U.S. urged to target militants in Pakistan
KABUL (Reuters) - The United States should target militant bases in Pakistan, an Afghan state-controlled paper said on Monday, reacting to a threat by a Pakistani Taliban leader to carry out attacks in Afghanistan.
Afghanistan and Pakistan, while both U.S. allies, have had strained relations, with Kabul accusing Islamabad of harboring Taliban and al Qaeda militants and allowing them to direct and carry out attacks from Pakistani soil.
The Hewad newspaper called on Pakistan's government to review its stance on negotiations with the militants and not allow such deals to threaten Afghanistan.
"Similarly, the United States of America which heads now the international campaign against terrorism, needs to focus all its attention on the terrorists' genuine nests," the state-run daily said in an editorial, referring to militant bases in Pakistani tribal areas along the Afghan border.
Faced with a wave of suicide attacks over the past year, Pakistan has begun negotiations with Taliban militants who control much of the mountainous region on its side of the border with Afghanistan and many Pakistani troops have left the area.

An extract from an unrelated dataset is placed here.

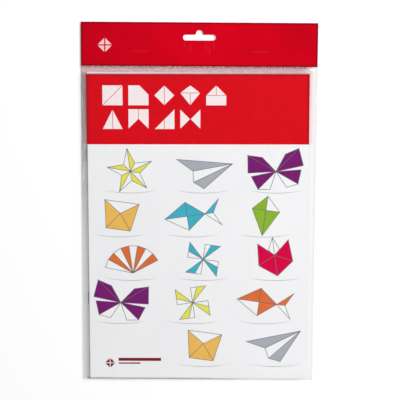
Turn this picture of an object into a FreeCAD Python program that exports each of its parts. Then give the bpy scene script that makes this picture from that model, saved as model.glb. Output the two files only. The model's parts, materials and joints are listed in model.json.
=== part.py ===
import FreeCAD, Part
import math
import os

from FreeCAD import Vector

# A paper folding kit in its shop bag, lying on its back: X to the right, Y up the page, Z out of the cover.
# The origin is under the middle of the pack, on the surface it lies on. Sizes are in millimetres.

# Booklet: A4, folded on its left edge and stitched through the fold with two wire staples
page_width = 210.0
page_height = 297.0
cover_card = 0.25
leaf = 0.11
leaf_layers = 20
booklet_turn = 0.34
booklet_shift = -0.4

# Wire staples
wire = 0.5
crown = 12.5
clinch = 4.5
wire_bend = 0.45
stitch_from_foot = 80.0
stitch_from_head = 77.0
stitch_ease = 0.03

# Loose folding paper behind the booklet, one small stack for each colour
sheet = 0.12
sheets_of_a_colour = 2
sheet_trim = 0.6
sheet_play = 0.3
paper_colours = ("yellow", "gold", "orange", "crimson", "purple", "teal", "green", "grey")

# Clear film bag, folded at the foot and welded up both sides
film = 0.08
side_margin = 6.5
weld = 2.0
foot_margin = 2.3
edge_ease = 0.1
lid_ease = 0.06

# Header card, creased over the mouth of the bag and glued to it
header_inset = 0.5
header_height = 41.4
header_card = 0.35
header_gap = 6.85
mouth_below_fold = 1.5

# Glue pads between the header card and the film
glue = 0.08
glue_length = 19.0
glue_width = 4.0
glue_spacing = 113.0
glue_drop = 27.5

# Hang slot, a long bar with a round hump, punched through card and film
slot_width = 30.7
slot_bar = 5.5
slot_drop = 14.3
hump_radius = 3.2
hump_rise = 4.3
hump_flare = 1.4
punch_run_out = 1.0

# Print on the cover and header, in flat fields one ink layer thick
ink = 0.04
band_height = 66.9
crease_line = 0.5
title_left = 15.0
title_drop = 10.4
title_size = 19.4
title_pitch_x = 24.4
title_pitch_y = 22.6
picture_size = 53.0
picture_tilt = 8.0
field_side = 36.0
field_top = 26.0
field_foot = 33.0
row_stagger = 5.0
ground_line = 0.7
ground_sag = 2.6
ground_rise = 8.5
badge_size = 10.0
badge_from_edge = 20.2
badge_from_foot = 15.6
bar_length = 41.0
bar_height = 3.0
small_bar_length = 21.0
small_bar_height = 1.3
bar_gap = 1.6
header_badge_size = 14.0
header_badge_side = 22.8
header_badge_drop = 21.7

# Worked out from the sizes above
pages = leaf * leaf_layers
booklet_thickness = pages + 2 * cover_card
turn = math.radians(booklet_turn)
reach_x = (page_width * math.cos(turn) + page_height * math.sin(turn)) / 2
reach_y = (page_height * math.cos(turn) + page_width * math.sin(turn)) / 2
bag_width = page_width + 2 * side_margin
pack_length = foot_margin + page_height + header_gap + header_height
pack_foot = -pack_length / 2
pack_head = pack_length / 2
header_foot = pack_head - header_height
booklet_y = pack_foot + foot_margin + page_height / 2

stack_low = film
booklet_low = stack_low + sheet * sheets_of_a_colour * len(paper_colours)
cover_top = booklet_low + booklet_thickness
bag_top = cover_top + 2 * ink + lid_ease + film
tongue_low = header_card + glue
tongue_high = tongue_low + 2 * film
header_top = tongue_high + glue + header_card
header_fold_radius = header_top / 2
header_fold_y = pack_head - header_fold_radius
mouth_y = header_fold_y - mouth_below_fold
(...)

Pakistani Taliban leader Baitullah Mehsud has said he would carry on fighting Afghan and foreign forces in Afghanistan whatever the outcome of the peace talks.
Mehsud's comments were clear testimony to the fact that certain circles in Pakistan did not wish to see a secure and stable Afghanistan, the Hewad said, without elaborating further.
NATO, which leads a 50,000-strong force in Afghanistan, said on Sunday the Pakistan peace talks had already led to an increase in insurgent attacks within Afghanistan.
The newspaper said the tribal areas on the Pakistani side of the border were used as training and supply bases for the militants.
Ties between Afghanistan and Pakistan, who have historical border disputes, have seen many ups and downs.
Thousands of Afghan Taliban and several hundred al Qaeda members are thought to have fled to Pakistan when U.S.-led troops overthrew the Taliban government in Afghanistan in 2001.
Some U.S. officials have not ruled out the presence of al Qaeda chief Osama bin Laden and Taliban leaders in Pakistan.
Suspected U.S. strikes have killed several militants in tribal areas of Pakistan in recent years.
Afghanistan is sending a high-level delegation to Pakistan in the coming days to voice concern about the peace deals, an Afghan Defense Ministry spokesman said on Sunday.
Previous peace deals between the Pakistani government and the Taliban all broke down in violence and gave the militants time to regroup, he said.
Afghan forces, backed by more than 60,000 foreign troops, are engaged in daily battles with Taliban militants, mostly in the south and east, the areas closest to the border with Pakistan.